● **Stated problem**: Return only the lines from the top of the material through the line marked by "half / 2.2)", unaltered.

※ ※ ※

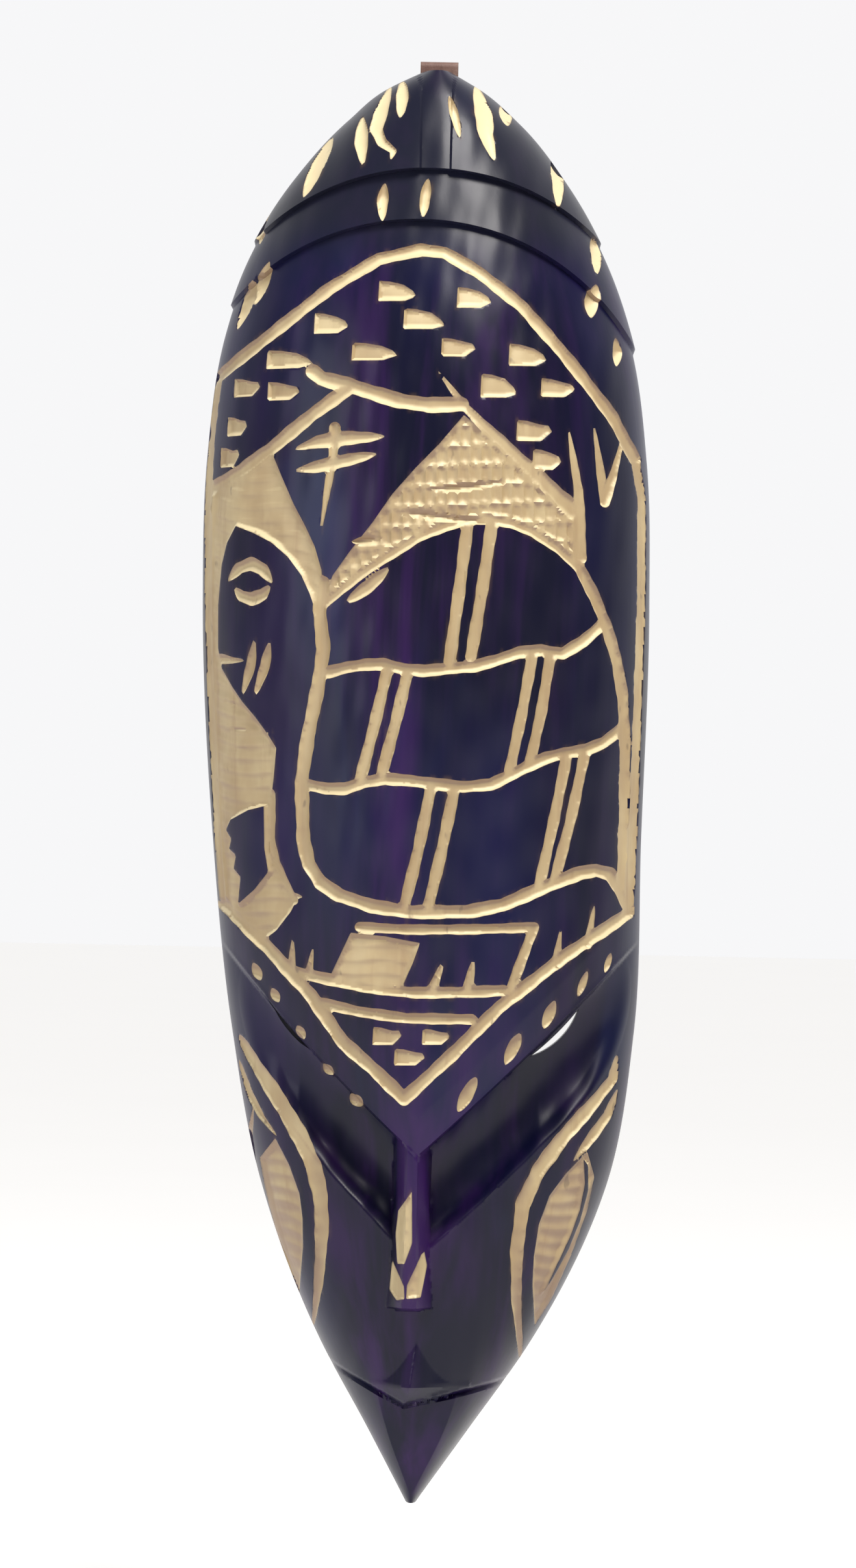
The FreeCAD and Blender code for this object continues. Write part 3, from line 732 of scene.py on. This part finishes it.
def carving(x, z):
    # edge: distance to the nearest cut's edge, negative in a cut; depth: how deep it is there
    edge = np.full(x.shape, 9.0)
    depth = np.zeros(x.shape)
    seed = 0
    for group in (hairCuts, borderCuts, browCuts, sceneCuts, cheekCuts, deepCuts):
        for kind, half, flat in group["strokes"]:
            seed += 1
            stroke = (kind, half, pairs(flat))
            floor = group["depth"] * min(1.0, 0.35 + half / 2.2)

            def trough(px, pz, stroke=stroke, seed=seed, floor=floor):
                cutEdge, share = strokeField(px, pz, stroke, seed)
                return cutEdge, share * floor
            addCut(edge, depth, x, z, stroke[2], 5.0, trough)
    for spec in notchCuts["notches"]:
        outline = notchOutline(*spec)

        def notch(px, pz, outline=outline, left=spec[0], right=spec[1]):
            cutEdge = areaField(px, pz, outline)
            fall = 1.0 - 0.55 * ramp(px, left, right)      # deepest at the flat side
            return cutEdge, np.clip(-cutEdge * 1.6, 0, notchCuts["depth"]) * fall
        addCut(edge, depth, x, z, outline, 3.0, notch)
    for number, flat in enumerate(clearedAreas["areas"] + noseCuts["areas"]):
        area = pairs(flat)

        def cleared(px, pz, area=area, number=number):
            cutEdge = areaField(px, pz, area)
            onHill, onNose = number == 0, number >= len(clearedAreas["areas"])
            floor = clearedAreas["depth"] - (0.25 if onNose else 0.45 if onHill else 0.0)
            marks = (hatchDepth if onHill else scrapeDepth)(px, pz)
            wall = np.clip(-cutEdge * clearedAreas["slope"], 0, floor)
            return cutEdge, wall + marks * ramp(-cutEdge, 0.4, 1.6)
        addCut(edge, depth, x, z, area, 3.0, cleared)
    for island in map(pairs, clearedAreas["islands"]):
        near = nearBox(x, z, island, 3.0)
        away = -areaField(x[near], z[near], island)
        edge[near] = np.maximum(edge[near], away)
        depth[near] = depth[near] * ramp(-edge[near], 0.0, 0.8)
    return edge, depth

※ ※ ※

● **Task answer**:
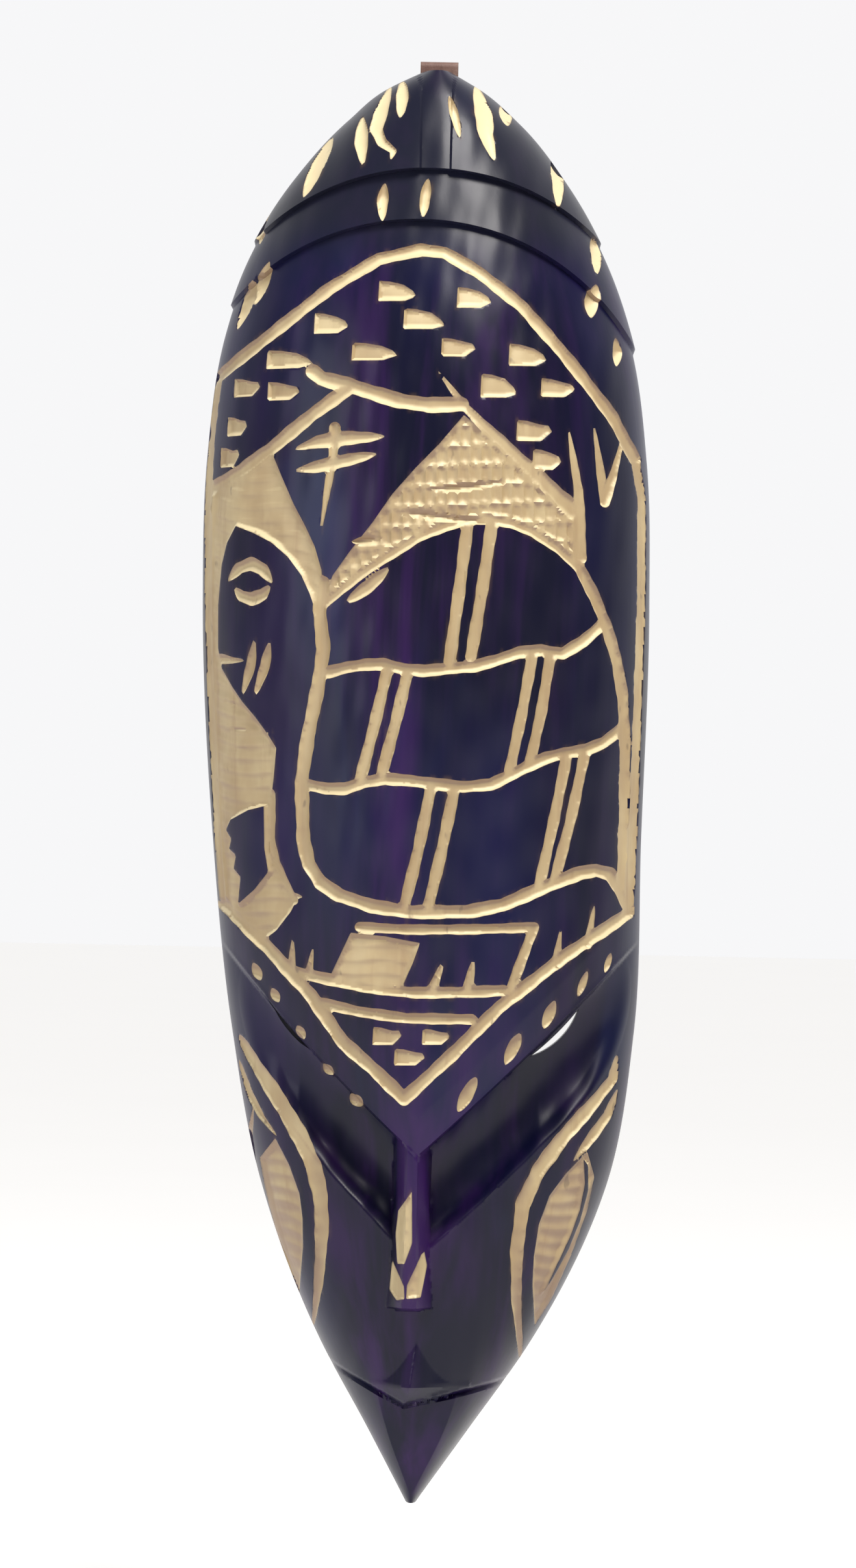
The FreeCAD and Blender code for this object continues. Write part 3, from line 732 of scene.py on. This part finishes it.
def carving(x, z):
    # edge: distance to the nearest cut's edge, negative in a cut; depth: how deep it is there
    edge = np.full(x.shape, 9.0)
    depth = np.zeros(x.shape)
    seed = 0
    for group in (hairCuts, borderCuts, browCuts, sceneCuts, cheekCuts, deepCuts):
        for kind, half, flat in group["strokes"]:
            seed += 1
            stroke = (kind, half, pairs(flat))
            floor = group["depth"] * min(1.0, 0.35 + half / 2.2)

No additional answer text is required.